Coming from someone who earlier proclaimed, "i'm a keto True Believer[tm]", it's quite ironic seeing you say this. I wonder why I've struck such a chord with you?
"However, you're incorrect to assume adding meats and dairy products - even so-called "lean" ones - which are laden with cholesterol, saturated and trans fats"
Oh, dear.
First of all, meat and dairy don't HAVE meaningful amounts of transfat. Problematic transfats are man-made.
Secondly, there is NO proven link at all between dietary cholesterol and blood cholesterol absent carbs, Essentially all blood cholesterol is manufactured by the liver.
By all means, display your "credible evidence" to the contrary.
> meat and dairy don't HAVE meaningful amounts of transfat
In fact, they absolutely do. It's no doubt hydrogenated oils found in processed snack foods add trans fat as well, hence my emphasis on whole plant foods.
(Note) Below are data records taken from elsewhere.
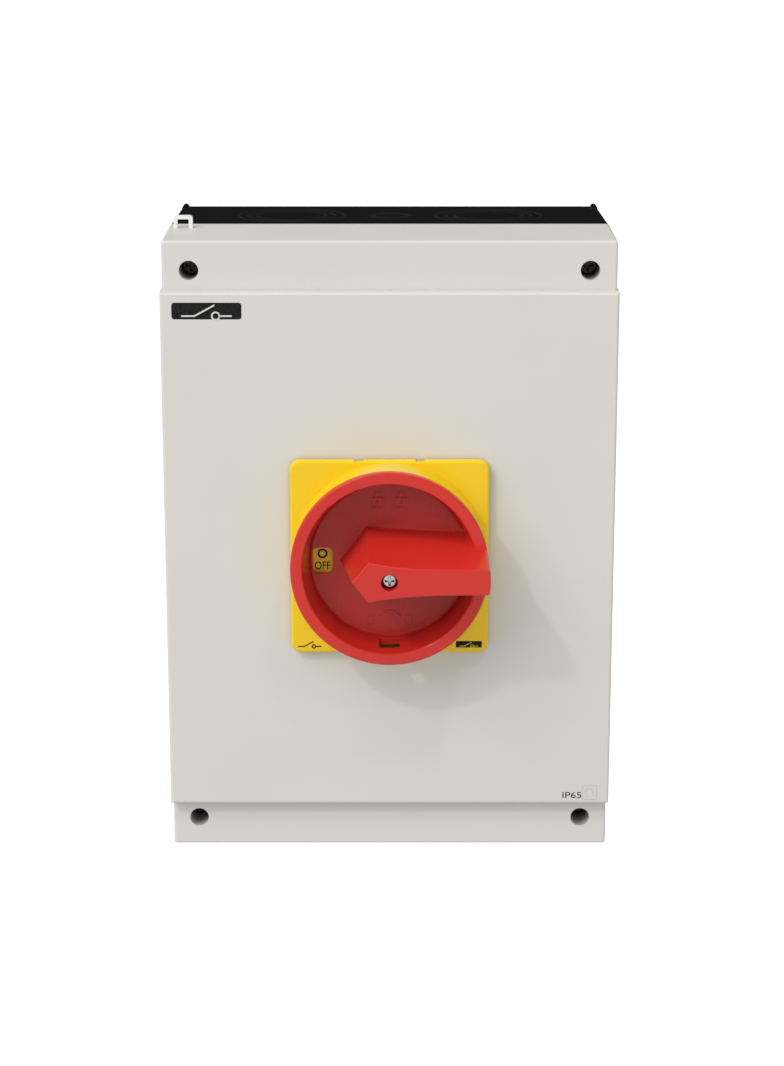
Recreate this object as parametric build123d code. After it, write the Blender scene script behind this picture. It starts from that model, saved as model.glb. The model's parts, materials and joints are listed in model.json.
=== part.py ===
from build123d import *
import math
import os

# A wall-mounted rotary isolator switch: a two-part plastic enclosure, a stacked three-pole switch on
# its back wall, and a padlockable handle on its cover.
#
# Millimetres. The origin is the centre of the enclosure's back face, which lies on the wall.
# +X is to the right, +Z up, and +Y runs into the wall, so the handle is on the -Y side. A depth is a
# Y value: the wall is at 0 and everything in front of it is negative.
# The switch is drawn in its OFF position, with the handle's pointer towards -X.

# ---- enclosure -------------------------------------------------------------------------------------
BOX_WIDTH = 200.0
BOX_HEIGHT = 280.0
WALL = 3.0
BACK_WALL = 3.5
CORNER_R = 2.0
JOINT_Y = -67.5          # where the cover meets the base
STRIP_Y = -119.0         # front of the two end strips
PANEL_Y = -125.0         # front of the raised middle panel
PANEL_HEIGHT = 235.0
PANEL_WIDTH = 199.8
COVER_DRAFT_DEG = 0.86
EDGE_R = 1.2

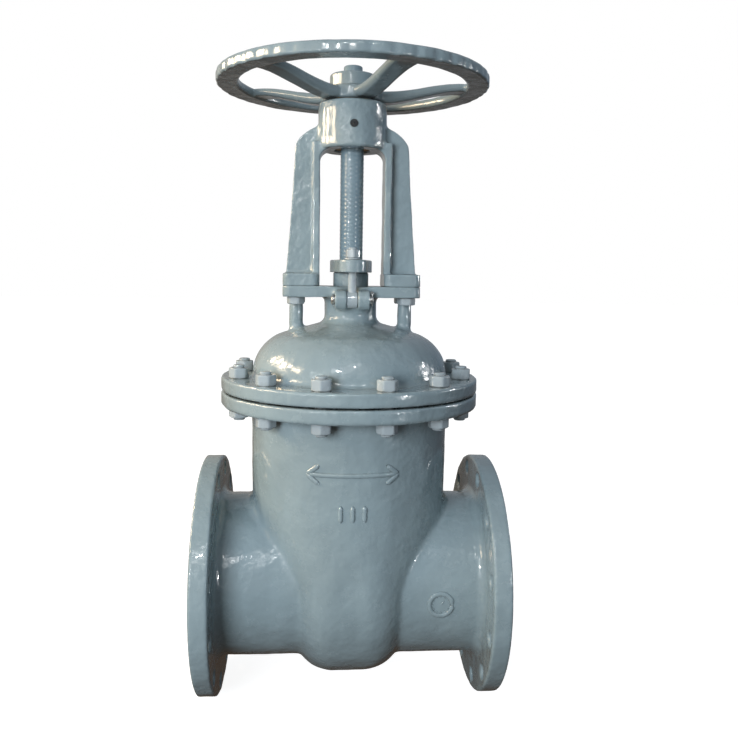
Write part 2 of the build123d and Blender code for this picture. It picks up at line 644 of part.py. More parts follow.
def race(z_low, ball_z, r_in, r_out):
    """One flat washer of a thrust bearing, with a groove for the balls in the side facing them."""
    with BuildPart() as washer:
        revolve(ring(r_in, r_out, z_low, z_low + RACE_T, edge=0.8), axis=Axis.Z)
        with Locations((0, 0, ball_z)):
            Torus(ball_circle_r, BALL_R + 0.1, mode=Mode.SUBTRACT)
    return washer.part


for name, low, collar_below in (("lower", CHAMBER_FLOOR_Z, False), ("upper", upper_bearing_z, True)):
    ball_z = low + BEARING_H / 2
    shaft_z = low if collar_below else low + BEARING_H - RACE_T
    housing_z = low + BEARING_H - RACE_T if collar_below else low
    shaft_race = race(shaft_z, ball_z, BEARING_BORE_R, BEARING_R - 1)
    shaft_race.label = f"{name}_shaft_race"
    export_step(shaft_race, f"parts/{name}_shaft_race.step")
    housing_race = race(housing_z, ball_z, BEARING_BORE_R + 1, BEARING_R)
    housing_race.label = f"{name}_housing_race"
    export_step(housing_race, f"parts/{name}_housing_race.step")
    with BuildPart() as balls:
        with Locations((0, 0, ball_z)):
            with PolarLocations(ball_circle_r, BALLS):
                Sphere(BALL_R)
    balls.part.label = f"{name}_balls"
    export_step(balls.part, f"parts/{name}_balls.step")
    with BuildPart() as cage:
        revolve(ring(BEARING_BORE_R + 0.8, BEARING_R - 0.8, ball_z - 2, ball_z + 2), axis=Axis.Z)
        with Locations((0, 0, ball_z)):
            with PolarLocations(ball_circle_r, BALLS):
                Cylinder(BALL_R + 0.05, 10, mode=Mode.SUBTRACT)
    cage.part.label = f"{name}_cage"
    export_step(cage.part, f"parts/{name}_cage.step")

with BuildPart() as bearing_retainer:
    revolve(ring(BEARING_BORE_R + 0.5, RETAINER_R, retainer_z, HUB_TOP_Z), axis=Axis.Z)
    with Locations((0, 0, HUB_TOP_Z)):
        with PolarLocations(BEARING_R - 4, 4, start_angle=45):
            Cylinder(3, 12, mode=Mode.SUBTRACT)
bearing_retainer.part.label = "bearing_retainer"
export_step(bearing_retainer.part, "parts/bearing_retainer.step")

with BuildPart() as retainer_screw:
    with Locations(Location((0, RETAINER_R, RETAINER_SCREW_Z), (-90, 0, 0))):
        Cylinder(3, HUB_R - RETAINER_R - 1, align=(Align.CENTER, Align.CENTER, Align.MIN))
retainer_screw.part.label = "retainer_screw"
export_step(retainer_screw.part, "parts/retainer_screw.step")

with BuildPart() as grease_fitting:
    with Locations(Location((0, -HUB_R + 6, OILER_Z), (90, 0, 0))):
        Cylinder(4, 6, align=(Align.CENTER, Align.CENTER, Align.MIN))
        with Locations((0, 0, 6)):
            Cylinder(OILER_HEAD_R, 1.6, align=(Align.CENTER, Align.CENTER, Align.MIN))
            Cylinder(2.2, 2, mode=Mode.SUBTRACT)
            Sphere(2.4)
grease_fitting.part.label = "grease_fitting"
export_step(grease_fitting.part, "parts/grease_fitting.step")

# ---- handwheel -------------------------------------------------------------------------------------
rim_in_r = WHEEL_R - RIM_W
with BuildPart() as handwheel:
    with BuildSketch(Plane.XZ):
        with BuildLine():
            Polyline((rim_in_r + 5, RIM_Z), (WHEEL_R - 2, RIM_Z), (WHEEL_R, RIM_Z + 2),
                     (WHEEL_R, RIM_Z + RIM_SIDE_H - 3))
            Spline((WHEEL_R, RIM_Z + RIM_SIDE_H - 3), (WHEEL_R - RIM_W / 2, RIM_Z + RIM_H),
                   (rim_in_r, RIM_Z + 8), tangents=[(0, 12), (0, -18)])
            Spline((rim_in_r, RIM_Z + 8), (rim_in_r + 5, RIM_Z), tangents=[(0, -6), (8, 0)])
        make_face()
    revolve(axis=Axis.Z)
    revolve(ring(0, WHEEL_HUB_R, WHEEL_HUB_Z, wheel_top_z, edge=3), axis=Axis.Z)
    for n in range(SPOKES):
        turn = FIRST_SPOKE_DEG + n * 360 / SPOKES
        sections = []
        # level out of the rim, then down to the hub
        for radius, height, width, depth in ((40, WHEEL_HUB_Z + 11, SPOKE_W + 6, SPOKE_H + 2),
                                             (95, WHEEL_HUB_Z + 15, SPOKE_W - 2, SPOKE_H),
                                             (165, RIM_Z + 5, SPOKE_W, SPOKE_H - 4),
                                             (rim_in_r + 14, RIM_Z + 8, SPOKE_W + 6, RIM_SIDE_H - 3)):
            along = Vector(1, 0, 0).rotate(Axis.Z, turn)
            across = Vector(0, 1, 0).rotate(Axis.Z, turn)
            with BuildSketch(Plane(origin=along * radius + Vector(0, 0, height),
                                   x_dir=across, z_dir=along)) as section:
                RectangleRounded(width, depth, depth / 2 - 1.5)
            sections.append(section.sketch)
        loft(sections)
    with Locations((0, 0, WHEEL_HUB_Z)):
        Cylinder(NUT_TOP_R, 4 * WHEEL_HUB_H, mode=Mode.SUBTRACT)
    add(key_block(2), mode=Mode.SUBTRACT)
handwheel.part.label = "handwheel"
export_step(handwheel.part, "parts/handwheel.step")

with BuildPart() as wheel_key:
    add(key_block(0))
wheel_key.part.label = "wheel_key"
export_step(wheel_key.part, "parts/wheel_key.step")

with BuildPart() as wheel_lock_nut:
    revolve(ring(NUT_TOP_R, LOCK_NUT_R, wheel_top_z, lock_nut_top, edge=2.5), axis=Axis.Z)
    # the four holes that a pin spanner takes
    with Locations((0, 0, lock_nut_top)):
        with PolarLocations((NUT_TOP_R + LOCK_NUT_R) / 2, 4, start_angle=45):
            Cylinder(SPANNER_HOLE_R, 2 * SPANNER_HOLE_DEPTH, mode=Mode.SUBTRACT)
wheel_lock_nut.part.label = "wheel_lock_nut"
export_step(wheel_lock_nut.part, "parts/wheel_lock_nut.step")
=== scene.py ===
import json
import math

import bpy
import numpy as np
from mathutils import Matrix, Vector
from mathutils.bvhtree import BVHTree


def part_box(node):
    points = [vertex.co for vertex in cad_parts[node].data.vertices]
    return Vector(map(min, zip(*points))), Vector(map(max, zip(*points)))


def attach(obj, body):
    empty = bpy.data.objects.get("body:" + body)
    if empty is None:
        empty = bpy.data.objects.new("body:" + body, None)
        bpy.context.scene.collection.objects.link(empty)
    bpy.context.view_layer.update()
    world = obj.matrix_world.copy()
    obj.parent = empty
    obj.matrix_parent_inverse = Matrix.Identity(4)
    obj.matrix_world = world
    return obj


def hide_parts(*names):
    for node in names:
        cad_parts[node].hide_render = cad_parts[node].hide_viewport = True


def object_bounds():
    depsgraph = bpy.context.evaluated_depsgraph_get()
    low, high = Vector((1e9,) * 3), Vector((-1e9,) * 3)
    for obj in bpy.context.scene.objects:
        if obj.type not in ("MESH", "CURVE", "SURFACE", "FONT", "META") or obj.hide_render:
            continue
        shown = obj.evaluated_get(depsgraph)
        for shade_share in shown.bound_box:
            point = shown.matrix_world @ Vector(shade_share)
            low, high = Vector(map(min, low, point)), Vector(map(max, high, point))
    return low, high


# The looks of a flanged wedge gate valve: painted castings, fasteners, the threaded stem, and the
# studio around them. Lengths are in metres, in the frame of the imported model.

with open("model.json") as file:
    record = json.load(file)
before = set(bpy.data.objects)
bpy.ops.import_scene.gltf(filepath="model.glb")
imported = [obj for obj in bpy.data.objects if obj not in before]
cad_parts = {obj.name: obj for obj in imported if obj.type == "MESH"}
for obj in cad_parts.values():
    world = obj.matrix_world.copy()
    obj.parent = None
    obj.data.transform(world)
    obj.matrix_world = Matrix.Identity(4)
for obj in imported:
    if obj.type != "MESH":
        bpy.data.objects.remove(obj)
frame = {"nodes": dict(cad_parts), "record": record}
cad_low, cad_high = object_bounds()
MM = 0.001

CASING = "valve_casing"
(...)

> The major dietary sources of trans fats listed in decreasing order. Processed foods and oils provide approximately 80 percent of trans fats in the diet, compared to 20 percent that occur naturally in food from animal sources
> there is NO proven link at all between dietary cholesterol and blood cholesterol
Surely you jest?
> Serum cholesterol concentration is clearly increased by added dietary cholesterol but the magnitude of predicted change is modulated by baseline dietary cholesterol.
">>there is NO proven link at all between dietary cholesterol and blood cholesterol
>
>Surely you jest?
Here's a clear example of your intellectual dishonesty. You specifically cut out the "absent carbs" term when quoting me and then rattled off studies that specifically did not control for carb consumption.
Sorry, I'm not sure I understand what you've meant. What does carbohydrate intake have to do with dietary cholesterol? The paper I had linked was a review of many other studies, all of which had defined diets. Can you explain and cite any links between blood cholesterol and carbohydrate intake?
>there is NO proven link at all between dietary cholesterol and blood cholesterol absent carbs
I would change "NO proven link" to "only a weakly correlated link (assuming the patient is not a member of the 8-15% of the population estimated to have a mutation related to improper cholesterol homeostasis)"
A few friends of mine fast intermittently and train in the morning before eating but it's beyond me how that is not just pure torture.